The remaining operators proposed by Codd involve special operations specific to relational databases:
- The selection, or restriction, operation retrieves tuples from a relation, limiting the results to only those that meet a specific criterion, i.e. a subset in terms of set theory. The SQL equivalent of selection is the SELECT query statement with a WHERE clause.
- The projection operation extracts only the specified attributes from a tuple or set of tuples.
- The join operation defined for relational databases is often referred to as a natural join. In this type of join, two relations are connected by their common attributes. SQL's approximation of a natural join is the INNER JOIN operator. In SQL, an INNER JOIN prevents a cartesian product from occurring when there are two tables in a query. For each table added to a SQL Query, one additional INNER JOIN is added to prevent a cartesian product. Thus, for N tables in a SQL query, there must be N-1 INNER JOINS to prevent a cartesian product.

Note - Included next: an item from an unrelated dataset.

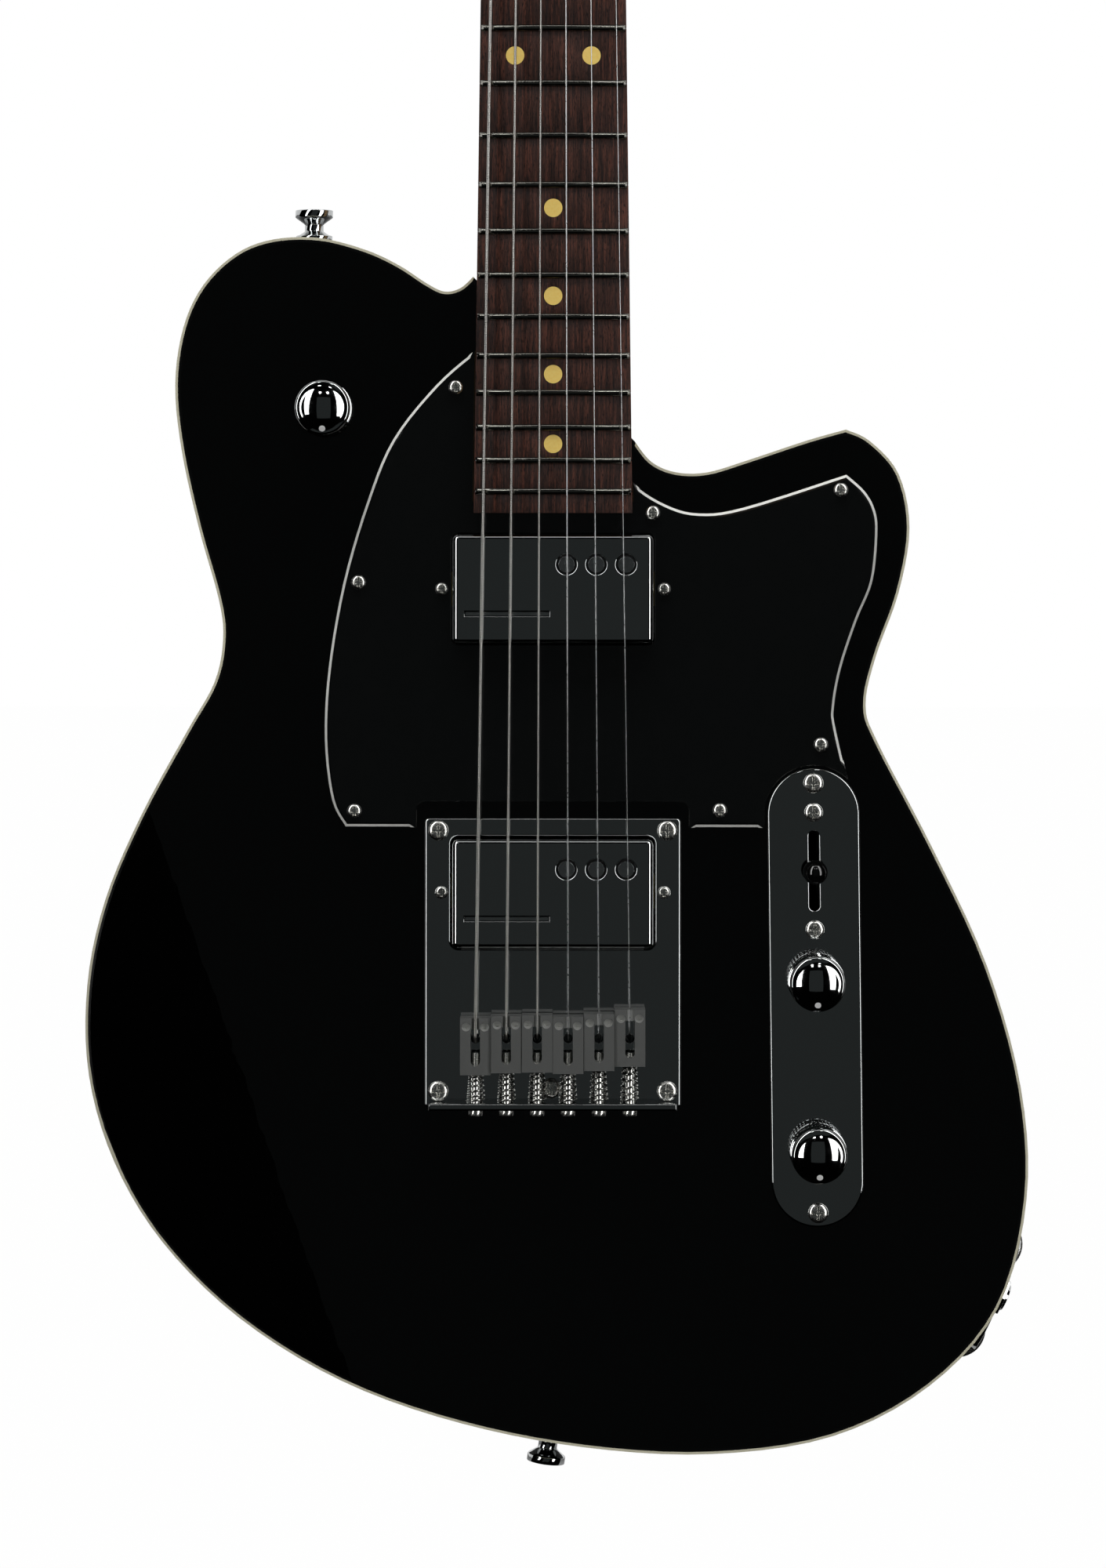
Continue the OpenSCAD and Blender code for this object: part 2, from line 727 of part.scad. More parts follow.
// A bar with the given profile, bent around the fingerboard's curve at y.
module bent_bar(y, half_width) {
    sweep = 2 * asin(half_width / board_radius);
    on_board() translate([0, 0, y]) rotate(-90 - sweep / 2) rotate_extrude(angle = sweep, $fn = round_fn)
        translate([board_radius, 0]) children();
}

module dot_spots() {
    for (n = single_dots) if (n <= fret_count)
        translate([0, (fret_y(n) + fret_y(n - 1)) / 2, 0]) children();
    for (side = [-1, 1])
        translate([side * octave_dot_x, (fret_y(12) + fret_y(11)) / 2, 0]) children();
}

module fingerboard() {
    color(rosewood) difference() {
        intersection() {
            translate([0, 0, neck_top]) linear_extrude(board_thickness + over)
                neck_outline(board_end, scale_length, 0);
            board_face(board_end - over, scale_length + over);
        }
        for (n = [1 : fret_count]) bent_bar(fret_y(n), neck_width(fret_y(n)) / 2 + 2)
            translate([-tang_depth - 0.1, -tang_width / 2]) square([tang_depth + 0.1 + over, tang_width]);
        dot_spots() translate([0, 0, board_height - dot_depth - 0.5])
            cylinder(d = dot_d, h = dot_depth + over);
    }
}

module frets() {
    crown_r = (fret_width * fret_width / 4 + fret_height * fret_height) / (2 * fret_height);
    color(nickel) for (n = [1 : fret_count])
        bent_bar(fret_y(n), neck_width(fret_y(n)) / 2 - fret_inset) {
            intersection() {
                translate([fret_height - crown_r, 0]) circle(r = crown_r);
                translate([0, -fret_width]) square([2 * fret_height, 2 * fret_width]);
            }
            translate([-tang_depth, -tang_width / 2]) square([tang_depth + 0.2, tang_width]);
        }
}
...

- The relational division operation is a slightly more complex operation, which involves essentially using the tuples of one relation (the dividend) to partition a second relation (the divisor). The relational division operator is effectively the opposite of the cartesian product operator (hence the name).
Other operators have been introduced or proposed since Codd's introduction of the original eight including relational comparison operators and extensions that offer support for nesting and hierarchical data, among others.
Normalization was first proposed by Codd as an integral part of the relational model. It encompasses a set of procedures designed to eliminate nonsimple domains (non-atomic values) and the redundancy (duplication) of data, which in turn prevents data manipulation anomalies and loss of data integrity. The most common forms of normalization applied to databases are called the normal forms.